1

I've the following script:

now = dt.datetime.now()
date_filter = now - timedelta(days=3)
list_ids = [1,2,3]
dq_connection = mysql.connector.connect(user='user', password='pass', host='localhost', database='db')
engine = create_engine('localhost/db')
cursor = connection.cursor(buffered=True)
query = ('''
SELECT *
FROM (SELECT * FROM myTable1 WHERE id in {%s}
WHERE date >= %s;
''')
df = pd.read_sql_query(query, connection,params=(list_ids,date_filter,))

And I want to have two filters on my query: 1) List all the IDs that I've on list_ids 2) Filter only the dates before date_filter.

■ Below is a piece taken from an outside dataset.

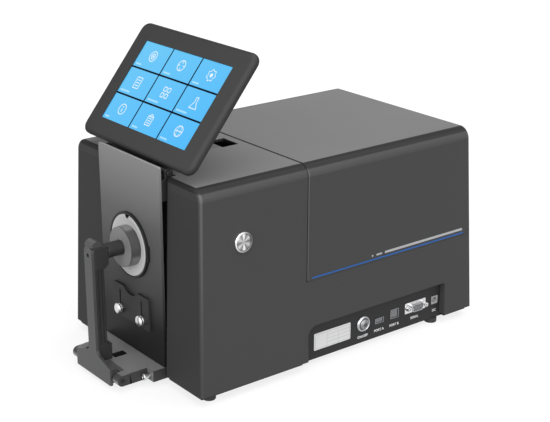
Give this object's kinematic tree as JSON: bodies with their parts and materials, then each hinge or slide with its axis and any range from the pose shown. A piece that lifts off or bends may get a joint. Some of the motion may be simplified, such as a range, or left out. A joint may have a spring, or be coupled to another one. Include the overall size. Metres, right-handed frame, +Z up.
{
  "type": "benchtop spectrophotometer",
  "caption": "Benchtop sphere spectrophotometer: drafted case, tilting touch display, sprung sample clamp on a front port, sliding hood over a transmission compartment, side connectors.",
  "frame": {"origin": "centre of the bounding box on the bench, under the feet", "axes": "+Z up, the front with the sample port faces -Y, +X is the instrument's right seen from behind it, the side with the connectors"},
  "size_m": [0.244, 0.42, 0.3358],
  "materials": {
    "textured_charcoal": "fine matt texture",
    "satin_charcoal": "satin",
    "black": "matt",
    "light_grey_label": "satin",
    "white_reflecting": "dead matt white inside",
    "board": "solder-masked board",
    "black_anodised": "satin anodised",
    "grey_anodised": "satin anodised",
    "light": "satin",
    "turned": "circular brushed",
    "grey_painted": "satin paint",
    "bright": "plated",
    "steel": "plain",
    "foot_rubber": "matt",
    "screen": "gloss",
    "clear": "gloss"
  },
  "bodies": {
    "case": {"aperture_mask": "light", "base_tray": "grey_painted", "bracket_screw_left": "steel", "bracket_screw_right": "steel", "clamp_bracket": "grey_anodised", "clamp_pin": "steel", "clamp_spring_left": "steel", "clamp_spring_right": "steel", "compartment_floor": "black_anodised", "connector_board": "board", "connector_label": "light_grey_label", "dc_jack": "black", "display_ribbon": "black", "foot_front_left": "foot_rubber", "foot_front_right": "foot_rubber", "foot_rear_left": "foot_rubber", "foot_rear_right": "foot_rubber", "front_plate": "grey_anodised", "hinge_base": "black", "hinge_pin": "steel", "lamp_housing": "black", "lamp_tube": "clear", "main_board": "board", "main_housing": "textured_charcoal", "measure_button_ring": "turned", "port_bezel": "black", "power_button_ring": "turned", "receiver_barrel": "black", "receiver_housing": "satin_charcoal", "sample_holder": "black", "serial_insert": "black", "serial_shell": "bright", "serial_standoff_front": "bright", "serial_standoff_rear": "bright", "spectrometer": "black_anodised", "sphere_cradle": "grey_anodised", "sphere_front_half": "white_reflecting", "sphere_rear_half": "white_reflecting", "usb_a_socket": "bright", "usb_b_socket": "black", "viewing_barrel": "black", "viewing_lens": "clear"},
    "display": {"display_leaf": "grey_painted", "display_back": "satin_charcoal", "display_bezel": "satin_charcoal", "touch_screen": "screen", "display_module": "black"},
    "sliding_hood": {"hood": "textured_charcoal"},
    "clamp_arm": {"clamp_front_bar": "grey_anodised", "clamp_spine": "black_anodised", "clamp_head": "black_anodised", "presser_cup": "grey_anodised", "presser_rod": "black_anodised", "rod_screw": "bright"},
    "rest_plate": {"sample_rest": "grey_anodised"},
    "left_thumbscrew": {"thumbscrew_left": "steel"},
    "right_thumbscrew": {"thumbscrew_right": "steel"},
    "measure_key": {"measure_button": "turned"},
    "power_key": {"power_button": "turned"}
  },
  "joints": [
    {"name": "display_tilt", "type": "hinge", "parent": "case", "child": "display", "pos_m": [0, -0.148, 0.223], "axis": [1, 0, 0], "range_deg": [-51, 18]},
    {"name": "clamp_swing", "type": "hinge", "parent": "case", "child": "clamp_arm", "pos_m": [0, -0.2025, 0.0122], "axis": [1, 0, 0], "range_deg": [0, 85], "stiffness_Nm_per_rad": 0.16, "springref_deg": -68.75, "deforming": ["clamp_spring_left", "clamp_spring_right"]},
    {"name": "rest_slide", "type": "slide", "parent": "case", "child": "rest_plate", "axis": [0, 0, 1], "range_m": [-0.02, 0]},
    {"name": "left_thumbscrew_turn", "type": "hinge", "parent": "case", "child": "left_thumbscrew", "pos_m": [-0.0204, -0.1631, 0.059], "axis": [0, -1, 0], "continuous": true},
    {"name": "right_thumbscrew_turn", "type": "hinge", "parent": "case", "child": "right_thumbscrew", "pos_m": [0.0204, -0.1631, 0.059], "axis": [0, -1, 0], "continuous": true},
    {"name": "hood_slide", "type": "slide", "parent": "case", "child": "sliding_hood", "axis": [0, 1, 0], "range_m": [0, 0.1]},
    {"name": "measure_press", "type": "slide", "parent": "case", "child": "measure_key", "axis": [-0.9993, 0, -0.0381], "range_m": [0, 0.0012], "stiffness_N_per_m": 800, "springref_m": -0.001},
    {"name": "power_press", "type": "slide", "parent": "case", "child": "power_key", "axis": [-1, 0, 0], "range_m": [0, 0.0015], "stiffness_N_per_m": 800, "springref_m": -0.001}
  ]
}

The second Filter I can do it, but when I try with the list I got:

pandas.io.sql.DatabaseError: Execution failed on sql

What I am doing wrong?

Pedro Alves
  • 1,004
  • 1
  • 21
  • 47

2 Answers2

2

Because IN clause receives multiple values, you need to adjust prepared statement with requisite number of placeholders, %s, and then unpack list for parameters with func(*list). Plus no subquery is needed for both WHERE clauses.

query = '''SELECT * FROM myTable1 
           WHERE id in (%s, %s, %s) AND date >= %s;
        '''

df = pd.read_sql_query(query, connection, params=(*list_ids, date_filter))

For dynamic placeholders equal to length of list, integrate a str.join:

placeholders = ", ".join(["%s" for _ in list_ids])

query = '''SELECT * FROM myTable1 
           WHERE id in ({}) AND date >= %s;
        '''.format(placeholders)

df = pd.read_sql_query(query, connection, params=(*list_ids, date_filter))
Parfait
  • 104,375
  • 17
  • 94
  • 125
  • What does the `*list_ids` do here? Why is it not just `list_ids`? – DaveRGP Apr 17 '20 at 09:45
  • 1
    @DaveRGP, as text in solution mentions, the [asterisk unpacks the list](https://stackoverflow.com/questions/3480184/unpack-a-list-in-python) so you can match each string within list to corresponding `%s` in SQL statement. Otherwise you will attempt to bind 2 objects (one being an iterable and not a scalar) for 4 params (expecting 4 scalars) and so database engine will err out. – Parfait Apr 17 '20 at 15:34
  • Very nice, one comment - you don't need to explicitly case the expression in the join as a list comprehension. For some syntactic sugar you can leave the expression as `placeholders = ", ".join("%s" for _ in list_ids)`. – Keiron Stoddart Mar 22 '21 at 21:27
  • @KeironStoddart, good point. I have since learned since this question, `join` allows generators. – Parfait Mar 22 '21 at 21:29
0

The accepted answer suggests creating a %s placeholder for every item in the list of ids. But that's not necessary.

Each of the Python MySQL db packages supports passing lists or tuples into parameters. It'll figure out how to "expand" the list into the appropriate SQL before sending it off to the database.

Here's a complete example with pymysql:

import pymysql
import pandas


with pymysql.connect(
    host='',
    user='',
    passwd='',
    db='',
) as conn:
    data = pandas.read_sql(
        sql="select * from my_table where id in %(my_ids)s", 
        con=conn, 
        params={'my_ids': [1, 2, 3,]},
    )

(As an aside, and it's been many years since the OP's question, and so I think this specific point isn't particularly useful to future readers, but I'm pretty sure the SQL error he received was more mundane. He's missing a closing parens at the end of this phrase: FROM (SELECT * FROM myTable1 WHERE id in {%s}, and shouldn't have curly braces around %s)

Adam Easterling
  • 2,266
  • 1
  • 21
  • 21